Against this backdrop, William Hague has declared that he will run a "distinctively British foreign policy" but it is far from clear what this means. It seems unlikely that Tony Blair's Chicago doctrine of pre-emptive intervention, which guided New Labour's foreign policy, will continue. The month before assuming office, Hague highlighted Iran's rapidly advancing nuclear programme as the central concern he would face as Foreign Secretary. Once in office, he made it clear: "We've never ruled out military action in the future but we are not calling for it either." With the idea of pre-emption much less palatable in Westminster, the question remains whether a distinctively British foreign policy requires a distinctly British military. The defence review will have to decide what level of national autonomy in defence capabilities we wish to maintain, as opposed to merely maintaining the capability to make a contribution to coalition operations, which would seriously undermine Britain's international influence.
As the former Defence Secretary Malcolm Rifkind has noted, superpower status is currently reserved for the US, a club that will perhaps one day include China. However, Britain is one of a few countries that has a global foreign policy, coupled with either the economic power or military strength to advance it. Among our European neighbours only France, by virtue of its military strength, and Germany, through its economic might, share that role. The defence review is fundamentally about whether Britain wants to maintain a level of force projection to support the concomitant foreign policy clout.

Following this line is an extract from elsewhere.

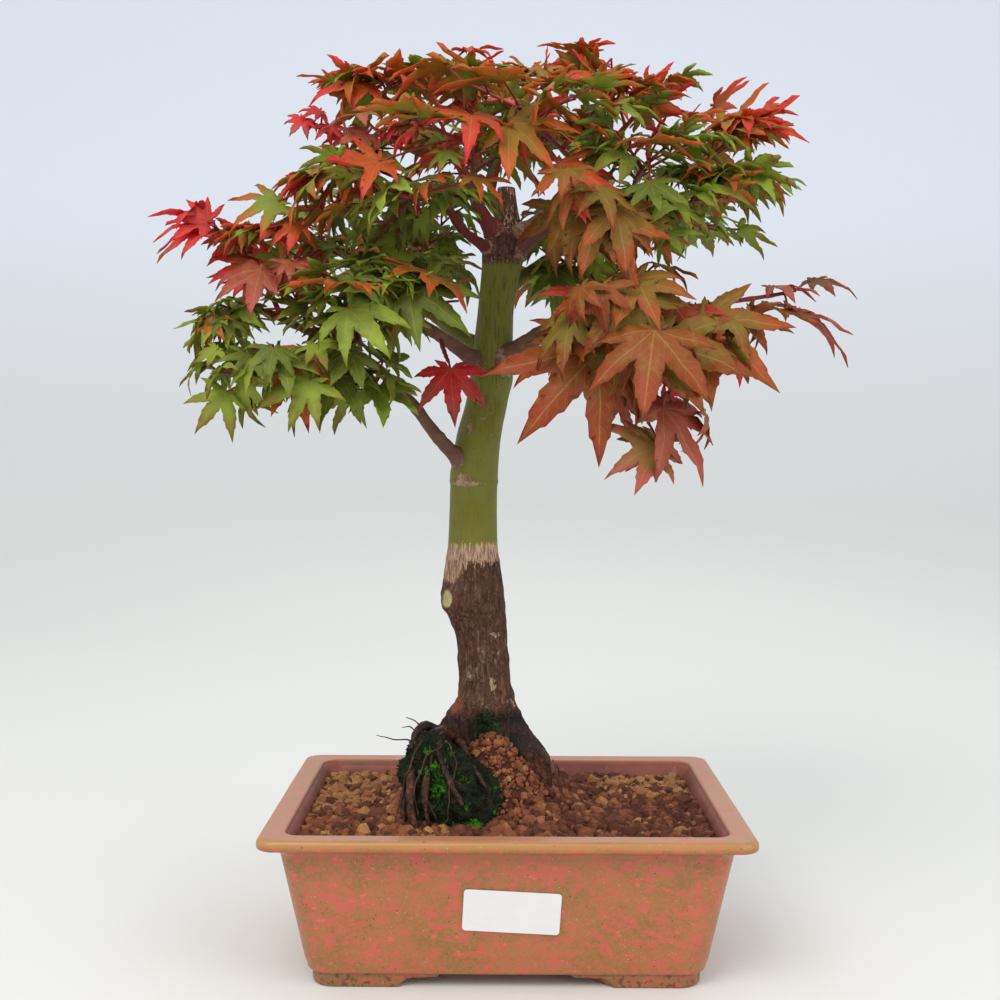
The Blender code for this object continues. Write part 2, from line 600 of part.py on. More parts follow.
def add_leaf(sheet, stem, heading, up, size, droop):
    """Petiole and blade from a stem's two points. Returns the number of its first face."""
    first_face = len(sheet.faces)
    middle = (sheet.points[stem[0]] + sheet.points[stem[1]]) / 2
    side = heading.cross(up).normalized()
    lift = (heading + PETIOLE_LIFT * up).normalized()
    joint = middle + lift * (PETIOLE_SHARE * size)
    half = side * (PETIOLE_WIDTH / 2)
    base = sheet.add([joint - half, joint + half])
    sheet.faces.append((stem[0], stem[1], base[1], base[0]))

    turn = Matrix.Rotation(-droop, 3, side)
    forward = turn @ heading
    normal = side.cross(forward)
    outline = [base[0]]
    for number, (angle, share) in enumerate(LOBES):
        angle = math.radians(angle)
        if number:
            between = (angle + math.radians(LOBES[number - 1][0])) / 2
            notch = forward * math.cos(between) + side * math.sin(between)
            outline += sheet.add([joint + notch * (LOBE_NOTCH * size)])
        way = forward * math.cos(angle) + side * math.sin(angle)
        tip = joint + way * (share * size) - normal * (LOBE_SAG * share ** 2 * size)
        outline += sheet.add([tip])
    outline.append(base[1])
    ahead, above = BLADE_RISE
    centre = sheet.add([joint + forward * (ahead * size) + normal * (above * size)])[0]
    for i in range(len(outline)):
        sheet.faces.append((outline[i], centre, outline[(i + 1) % len(outline)]))
    return first_face


def spray_path(name, bow):
    """A twig's centre line from its branch, bowed sideways, and its sideways direction."""
    branch, share, reach, pairs = SPRAYS[name][:4]
    path, radii = branch_path(branch)
    place = share * (BRANCH_POINTS - 1)
    i = min(int(place), BRANCH_POINTS - 2)
    along = (path[i + 1] - path[i]).normalized()
    foot = path[i].lerp(path[i + 1], place - i)
    reach = Vector(reach) * MM
    out = along if share == 1.0 else (reach - along * reach.dot(along)).normalized()
    start = foot + out * ((0 if share == 1.0 else radii[i]) + 2 * GAP)
    end = foot + reach
    side = (end - start).cross(Vector((0, 0, 1))).normalized()
    bend = start.lerp(end, 0.5) + out * (TWIG_BEND * reach.length) + side * bow
    steps = 2 * pairs + 3
    return [start * (1 - t) ** 2 + bend * 2 * t * (1 - t) + end * t ** 2
            for t in (step / (steps - 1) for step in range(steps))], side


def grow_twig(name, bow):
    """The twig's ribbon, with a short stretch at each leaf pair for the petioles."""
    path, side = spray_path(name, bow)
    half = side * (TWIG_WIDTH / 2)
    final_pair = 2 * SPRAYS[name][3]
    sheet = Sheet()
    pairs = []
    last = sheet.add([path[0] - half, path[0] + half])
    for number, point in enumerate(path[1:], 1):
        along = (path[number] - path[number - 1]).normalized()
        paired = number % 2 == 0 and number <= final_pair
        places = [point]
        if paired:
            places = [point - along * (PETIOLE_WIDTH / 2), point + along * (PETIOLE_WIDTH / 2)]
        for place in places:
            new = sheet.add([place - half, place + half])
            sheet.faces.append((last[0], last[1], new[1], new[0]))
            if paired and place is places[-1]:
                pairs.append((last, new, along))
            last = new
    return sheet, pairs, (last, along), side


def fits(slab, others):
    return not any(slab.overlap(other) for other in others)


# Poses tried in turn for a leaf: turn about the twig, extra droop, share of its size
POSES = [(math.radians(turn), math.radians(droop), share)
         for share in (1.0, 0.85, 0.7, 0.55, 0.42)
         for turn in (0, 18, -18, 36, -36)
         for droop in (0, 22, -22, 44, -44)]


def place_leaf(sheet, stem, heading, up, size, droop, own_twig, taken):
    """Add a leaf in the first pose that has room, and leave it out if none has."""
    for turn, extra, share in POSES:
        before = len(sheet.points)
        way = Matrix.Rotation(turn, 3, up) @ heading
        first = add_leaf(sheet, stem, way, up, size * share, droop + extra)
        petiole = sheet.slab(first, first + 1, LEAF_ROOM)
        blade = sheet.slab(first + 1, None, LEAF_ROOM)
        if fits(blade, taken + [own_twig]) and fits(petiole, taken):
            taken += [petiole, blade]
            return
        del sheet.points[before:]
        del sheet.faces[first:]


def wood_slab(name):
    """The skin of a finished wooden piece."""
    made = bpy.data.objects[name].evaluated_get(bpy.context.evaluated_depsgraph_get())
    mesh = made.to_mesh()
    place = made.matrix_world
    points = [place @ vert.co for vert in mesh.vertices]
    return BVHTree.FromPolygons(points, [tuple(face.vertices) for face in mesh.polygons])


def make_sprays():
    """All twigs first, then each one's leaves from its tip back, each where there is room."""
    wood = [wood_slab(name) for name in ("trunk", *BRANCHES)]
    twigs, skins = {}, {}
    for name in SPRAYS:
        for bow in TWIG_BOWS:
            twigs[name] = grow_twig(name, bow * MM)
            skins[name] = twigs[name][0].slab(0, None, LEAF_ROOM)
            others = [skins[other] for other in skins if other != name]
            if fits(skins[name], wood + others):
                break
    leaves = []
    for name, (_, _, _, _, size, droop, colour) in SPRAYS.items():
        sheet, pairs, (end, forward), side = twigs[name]
        taken = wood + leaves + [skins[other] for other in skins if other != name]
        known = len(taken)
        size *= MM * LEAF_SIZE
        droop = math.radians(droop)
        up = side.cross(forward).normalized()
        place_leaf(sheet, end, forward, up, size, droop, skins[name], taken)
        spread = TIP_SPREAD
        for low, high, along in reversed(pairs):
            up = side.cross(along).normalized()
            for hand, stem in ((-1, (low[0], high[0])), (1, (high[1], low[1]))):
                heading = Matrix.Rotation(-hand * spread, 3, up) @ along
                place_leaf(sheet, stem, heading, up, size, droop, skins[name], taken)
            spread = PAIR_SPREAD
        leaves += taken[known:]
        mesh = bpy.data.meshes.new(name)
        mesh.from_pydata(sheet.points, [], sheet.faces)
        spray = add_object(name, mesh, "leaf_" + colour)
        skin = spray.modifiers.new("thickness", "SOLIDIFY")
        skin.thickness = LEAF_THICK
        skin.offset = 0.0


# ------------------------------------------------------------------ the whole

def clear_scene():
    for old in list(bpy.data.objects):
        bpy.data.objects.remove(old)
    for group in ("maple_bonsai", "cutters"):
        bpy.context.scene.collection.children.link(bpy.data.collections.new(group))


def main():
    clear_scene()
    make_pot()
    make_drainage()
    make_label()
    make_trunk("trunk", "bark", "maple_bonsai", 0.0)
    trunk_space = make_trunk("trunk_space", None, "cutters", GAP)
    mound_space = make_mound("mound_space", None, "cutters", GAP)
    mound = make_mound("moss_mound", "moss", "maple_bonsai", 0.0)
    boolean(mound, trunk_space, "DIFFERENCE")
    make_soil(trunk_space, mound_space)
    make_branches(trunk_space)
    bpy.context.view_layer.update()
    make_sprays()


main()
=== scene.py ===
"""Looks of a Japanese maple bonsai in a glazed oblong pot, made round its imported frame.

Metres, +Z up. The tree's front faces -Y, and the pot's long side runs along X.
"""
import math

import bmesh
import bpy
import numpy as np
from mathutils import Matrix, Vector


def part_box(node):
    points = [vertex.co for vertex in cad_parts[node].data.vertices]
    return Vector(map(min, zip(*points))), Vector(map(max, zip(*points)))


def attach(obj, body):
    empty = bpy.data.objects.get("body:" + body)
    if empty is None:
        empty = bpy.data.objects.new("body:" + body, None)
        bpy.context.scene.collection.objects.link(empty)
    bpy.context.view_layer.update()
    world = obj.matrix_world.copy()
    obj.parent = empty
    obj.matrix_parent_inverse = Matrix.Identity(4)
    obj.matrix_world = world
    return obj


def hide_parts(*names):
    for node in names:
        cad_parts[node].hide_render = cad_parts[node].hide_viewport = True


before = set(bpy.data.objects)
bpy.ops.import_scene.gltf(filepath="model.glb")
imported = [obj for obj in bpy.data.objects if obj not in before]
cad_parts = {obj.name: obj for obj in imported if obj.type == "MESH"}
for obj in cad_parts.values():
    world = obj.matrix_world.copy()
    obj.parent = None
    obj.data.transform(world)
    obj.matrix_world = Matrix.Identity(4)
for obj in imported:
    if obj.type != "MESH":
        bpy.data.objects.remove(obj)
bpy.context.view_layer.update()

bl_info = {
    "name": "Maple bonsai",
    "version": (1, 0, 0),
    "blender": (4, 5, 0),
    "location": "View3D > Sidebar > Bonsai",
    "description": "Makes the finished surfaces of a potted maple bonsai",
    "category": "Add Mesh",
}

MM = 0.001
BODY = "root"

# Pot, from the frame's box and the maker's own sections
HALF_LENGTH, HALF_DEPTH, RIM_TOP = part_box("pot")[1]
RIM_BAND = 5.0 * MM
RIM_WIDTH = 10.7 * MM
RIM_OVERHANG = 8.5 * MM
NECK_HEIGHT = 6.0 * MM
WALL_TAPER = 9.8 * MM
WALL = 6.0 * MM
FLOOR = 7.0 * MM
FUNNEL = 12.0 * MM
RIM_CORNER = 7.0 * MM
WALL_CORNER = 10.0 * MM
FOOT_HEIGHT = 6.0 * MM
FOOT_THICK = 13.0 * MM
FOOT_WALL = 9.0 * MM        # of the ring that the feet are cut from
FOOT_SETBACK = 1.7 * MM     # behind the wall
FRONT_GAP = 29.2 * MM       # half the width between the front feet
SIDE_GAP = 20.0 * MM        # the same on a short side
DRAIN_OFFSET = 45.0 * MM
DRAIN_RADIUS = 8.0 * MM
CORNER_STEPS = 14
SIDE_STEPS = 22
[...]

In part, this is a question about the nature of the defence relationships we choose to pursue. Hague has promised a "strong but not slavish" relationship with the US and this would seem to suggest the continuation of the bilateral "special" relationship and strong ties to Nato, at the expense of Europe. But despite protestations to the contrary, the special relationship under President Obama does not seem as strong as it once was. As the US's strategic focus turns away from Europe, Washington has made clear its preference for Britain to play a leading role in the EU, not in support of an autonomous European defence force but to bolster European commitments to Nato. However, neither Hague nor Defence Secretary Liam Fox is inclined to join EU-wide defence undertakings. Bilateral operations and perhaps joint equipment procurement with France seem more likely.
There is a price to be paid for such muscular independence.
Bilateral operations with the US or France would require a significantly more developed military capability than less onerous contributions to broader-based coalitions. Nonetheless, there are some areas of big-ticket expenditure where the UK could probably afford to reduce acquisition in line with scaled-back global reach. Most major powers with aircraft carrier capability make do with only one and the reduction of our carrier fleet from two to one ships would also allow a reduction in the F-35 jets operated from them.
A recent paper on the UK's defence budget by the Royal United Services Institute concluded that if numerical reductions can be "limited to 20 per cent or less...it would probably maintain the UK as Nato-Europe's largest naval power, albeit with an acceleration in its decline relative to powers such as China and India". Such reasoning suggests that some level of multilateralism is necessary.